DETAILS: Your next project is another New York story, The Wolf of Wall Street, about Jordan Belfort—a 1990s finance guy who refused to cooperate with a securities fraud investigation and (among other things) ran up a $700,000 hotel bill. What about that story resonates with you?
Martin Scorsese: A lot of people have asked me, 'Don't you want to do something about the economic situation?' And Leo has a passion for the character. That and the film is able to make comments about the values in our culture—in terms of not caring about hurting other people and taking their lives, their houses, cheating other people constantly.
DETAILS: Do you think we're through with the worst of the economic crisis?
Martin Scorsese: For now, probably. But it will happen again. It's the history of the country, and it's happened many times all over the world throughout history.
DETAILS: Hugo was in 3D. Will Wolf of Wall Street be, as well?
Martin Scorsese: I don't think so. I'd like to!
DETAILS: Has making a film in 3D changed the way you work?
Martin Scorsese: I've always been interested in it. But I was never able to use it. I was never able to get it. First of all, it had fallen out of fashion and it took too much money.
DETAILS: What changed?
Martin Scorsese: When I saw James Cameron deliver an address—really, a speech to us—in San Francisco.
DETAILS: Was this a Ted Talk or something?
Martin Scorsese: No, George Lucas called together a group to talk about digital projecting. It was Oliver Stone, Spielberg, Michael Mann, Francis Coppola—all of us.
DETAILS: That's quite a room! What's that conversation like?
Martin Scorsese: When I walked into the room, Francis looks at me and the first thing he says is, 'You look like your father!' I said, 'You're right!' That's what it's come to. James Cameron didn't show up, but he sent a video, and he's talking on the video—in 3D. I said, 'Jeez, look at that. I bet you he's going to go there. That's what we should be doing.' It's just him sitting there talking—and it's as if he's in the room! This is exactly what we need. I thought I'd never get a chance to do it. Then Hugo came around. I'm hoping more directors use 3D for dramatic films.
DETAILS: Leonardo DiCaprio just shot Gatsby in 3D with Baz Luhrmann.
Martin Scorsese: Baz Luhrmann came and saw 15 minutes of Hugo. He got up and said, 'This is it! I'm going to use it.' I'm sure he'd decided before. But he wanted to see the system and how we were using it. He went down to Australia and that was it.
DETAILS: Is 3D going to save the film industry from the threat of piracy?
Martin Scorsese: Well, I think the audience has always wanted something to experience in the theater that they can't experience at home. That's what happened in the 50s with widescreen and stereophonic sound.

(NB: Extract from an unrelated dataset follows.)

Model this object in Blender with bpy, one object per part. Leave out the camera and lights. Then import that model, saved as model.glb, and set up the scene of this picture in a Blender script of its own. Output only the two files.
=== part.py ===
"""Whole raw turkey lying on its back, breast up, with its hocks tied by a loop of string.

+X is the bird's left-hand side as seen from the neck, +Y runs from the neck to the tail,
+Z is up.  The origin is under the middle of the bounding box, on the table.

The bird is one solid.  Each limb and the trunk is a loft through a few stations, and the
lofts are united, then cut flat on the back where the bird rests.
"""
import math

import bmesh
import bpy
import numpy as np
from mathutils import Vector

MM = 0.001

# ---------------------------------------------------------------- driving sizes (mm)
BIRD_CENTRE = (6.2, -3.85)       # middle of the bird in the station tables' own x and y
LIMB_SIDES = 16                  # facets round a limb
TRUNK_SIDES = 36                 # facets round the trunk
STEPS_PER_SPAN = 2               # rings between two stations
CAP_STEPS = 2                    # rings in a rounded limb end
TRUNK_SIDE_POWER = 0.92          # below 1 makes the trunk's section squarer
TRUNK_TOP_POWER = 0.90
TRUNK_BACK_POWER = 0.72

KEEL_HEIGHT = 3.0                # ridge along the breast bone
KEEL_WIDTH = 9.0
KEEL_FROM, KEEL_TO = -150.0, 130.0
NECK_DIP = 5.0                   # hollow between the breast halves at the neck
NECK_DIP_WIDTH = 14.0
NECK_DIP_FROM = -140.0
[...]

DETAILS: There are 3D televisions now.
Martin Scorsese: But we'll always need that audience experience—to share something with people around you. And 3D just seems natural. That's the way we experience life.

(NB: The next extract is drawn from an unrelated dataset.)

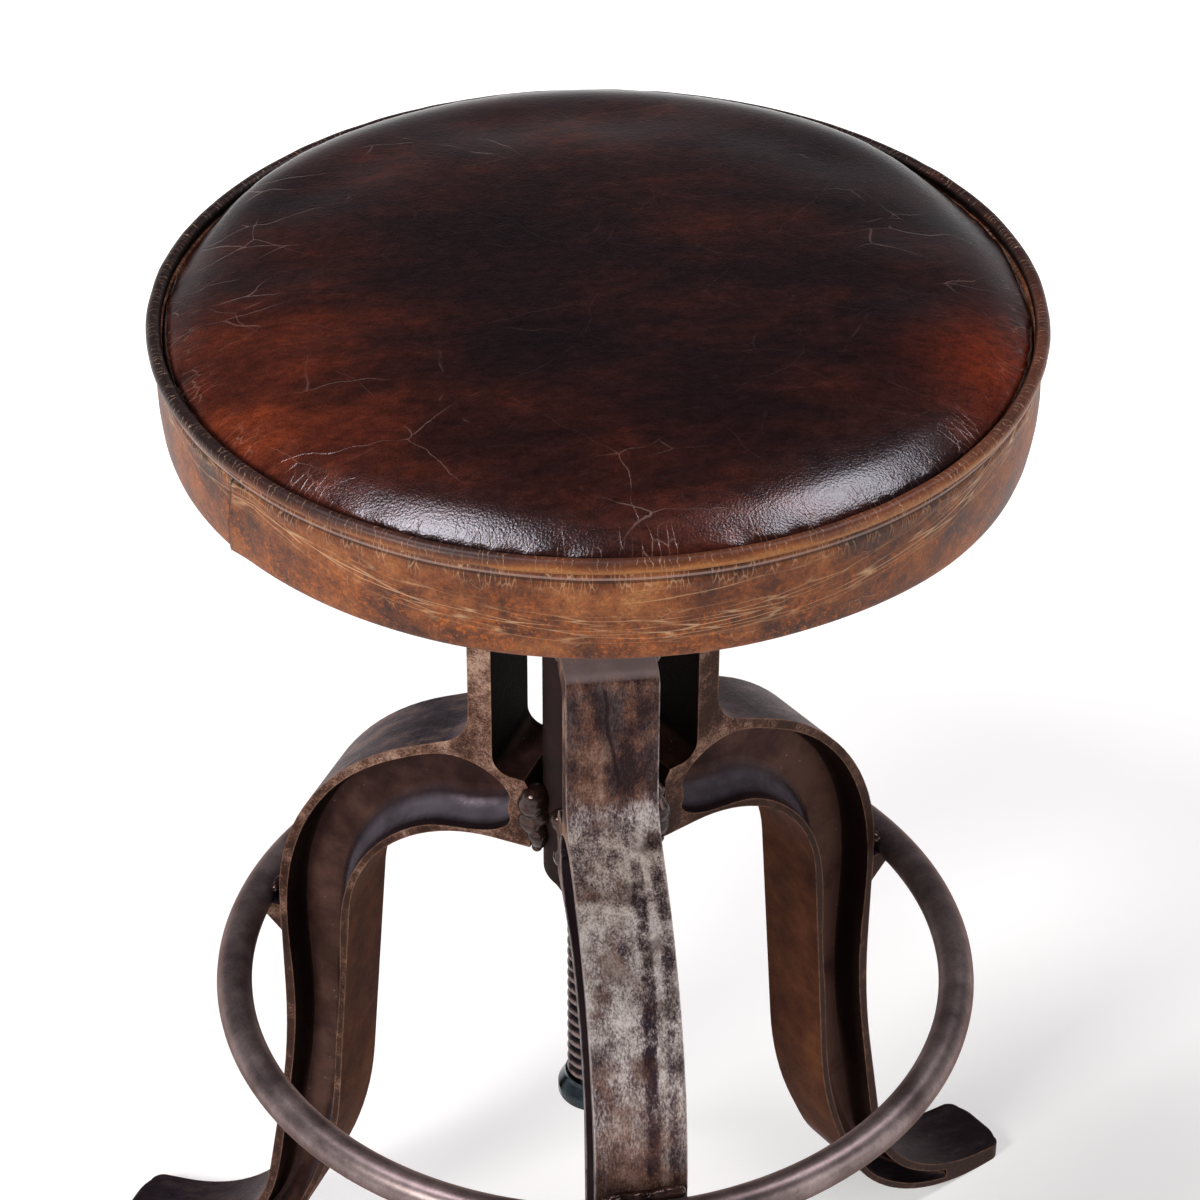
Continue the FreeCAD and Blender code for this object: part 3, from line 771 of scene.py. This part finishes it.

DETAILS: Let's talk TV. Will you direct another episode of Boardwalk Empire?
Martin Scorsese: I hope so. It's purely timing now. I'm going to do Wolf this summer. We should have started last week!
DETAILS: Where does Boardwalk Empire go from here? I was shocked when Michael Pitt's character was killed off.

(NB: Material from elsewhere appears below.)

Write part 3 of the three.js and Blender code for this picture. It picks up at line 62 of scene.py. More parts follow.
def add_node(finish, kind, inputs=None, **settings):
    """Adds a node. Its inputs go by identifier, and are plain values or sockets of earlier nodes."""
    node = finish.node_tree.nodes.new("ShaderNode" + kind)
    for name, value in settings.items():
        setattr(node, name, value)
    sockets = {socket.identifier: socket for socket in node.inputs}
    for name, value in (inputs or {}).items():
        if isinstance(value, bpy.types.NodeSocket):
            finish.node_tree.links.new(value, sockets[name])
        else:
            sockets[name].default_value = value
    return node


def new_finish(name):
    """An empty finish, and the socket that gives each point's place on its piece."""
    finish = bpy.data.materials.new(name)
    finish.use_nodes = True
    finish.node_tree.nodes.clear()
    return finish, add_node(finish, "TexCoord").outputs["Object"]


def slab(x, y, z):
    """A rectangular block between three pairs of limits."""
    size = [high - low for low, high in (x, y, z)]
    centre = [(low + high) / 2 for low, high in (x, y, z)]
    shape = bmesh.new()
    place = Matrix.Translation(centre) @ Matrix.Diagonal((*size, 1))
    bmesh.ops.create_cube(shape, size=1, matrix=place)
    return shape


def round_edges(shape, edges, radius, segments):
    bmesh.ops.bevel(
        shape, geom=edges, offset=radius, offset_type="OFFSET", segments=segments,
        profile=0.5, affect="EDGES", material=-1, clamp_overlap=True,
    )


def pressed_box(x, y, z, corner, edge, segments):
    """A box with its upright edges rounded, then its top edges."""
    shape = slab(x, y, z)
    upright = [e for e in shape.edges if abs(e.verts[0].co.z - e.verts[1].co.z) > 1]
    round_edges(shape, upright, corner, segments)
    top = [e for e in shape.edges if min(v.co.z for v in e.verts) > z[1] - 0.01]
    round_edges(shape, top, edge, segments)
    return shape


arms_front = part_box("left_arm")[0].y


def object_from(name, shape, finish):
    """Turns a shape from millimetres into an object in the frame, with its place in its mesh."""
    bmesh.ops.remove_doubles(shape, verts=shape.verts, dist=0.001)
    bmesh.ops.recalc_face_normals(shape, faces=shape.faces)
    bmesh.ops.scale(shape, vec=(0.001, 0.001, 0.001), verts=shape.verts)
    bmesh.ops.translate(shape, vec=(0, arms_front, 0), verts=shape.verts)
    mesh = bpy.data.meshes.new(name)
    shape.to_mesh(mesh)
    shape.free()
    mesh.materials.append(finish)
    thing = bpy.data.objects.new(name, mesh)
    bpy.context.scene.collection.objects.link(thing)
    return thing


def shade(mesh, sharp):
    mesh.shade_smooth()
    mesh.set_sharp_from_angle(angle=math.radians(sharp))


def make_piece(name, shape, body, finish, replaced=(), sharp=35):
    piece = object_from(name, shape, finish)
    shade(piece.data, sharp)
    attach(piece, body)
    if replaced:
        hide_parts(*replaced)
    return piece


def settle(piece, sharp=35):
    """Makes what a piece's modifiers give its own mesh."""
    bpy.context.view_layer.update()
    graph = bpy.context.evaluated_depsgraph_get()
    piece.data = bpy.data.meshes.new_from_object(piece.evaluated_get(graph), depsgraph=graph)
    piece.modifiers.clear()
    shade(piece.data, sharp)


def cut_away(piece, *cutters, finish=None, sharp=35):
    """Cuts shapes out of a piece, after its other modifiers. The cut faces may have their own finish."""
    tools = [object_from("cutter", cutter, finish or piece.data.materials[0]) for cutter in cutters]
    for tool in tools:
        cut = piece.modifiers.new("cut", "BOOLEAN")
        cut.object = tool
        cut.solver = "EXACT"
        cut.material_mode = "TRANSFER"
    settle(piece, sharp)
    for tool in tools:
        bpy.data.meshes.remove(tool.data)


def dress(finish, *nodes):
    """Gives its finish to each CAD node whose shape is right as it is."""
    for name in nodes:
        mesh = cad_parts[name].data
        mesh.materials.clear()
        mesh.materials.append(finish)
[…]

Martin Scorsese: Well, the third season is pretty interesting. I don't want to give away anything. But you'll be surprised. Do you know what happened at the end of the 1920s? The worst economic crash in the world. You have all these people—bang bang bang—having a great time. Prohibition was a noble experiment, but you wind up nurturing the underworld. The whole story goes that way up until the market crashes.
DETAILS: Last question: You're attached to direct The Snowman—based on a kick-ass Norwegian crime novel. Why are the best crime stories coming from Norway these days?
Martin Scorsese: It's very dark there. There's hardly any sun!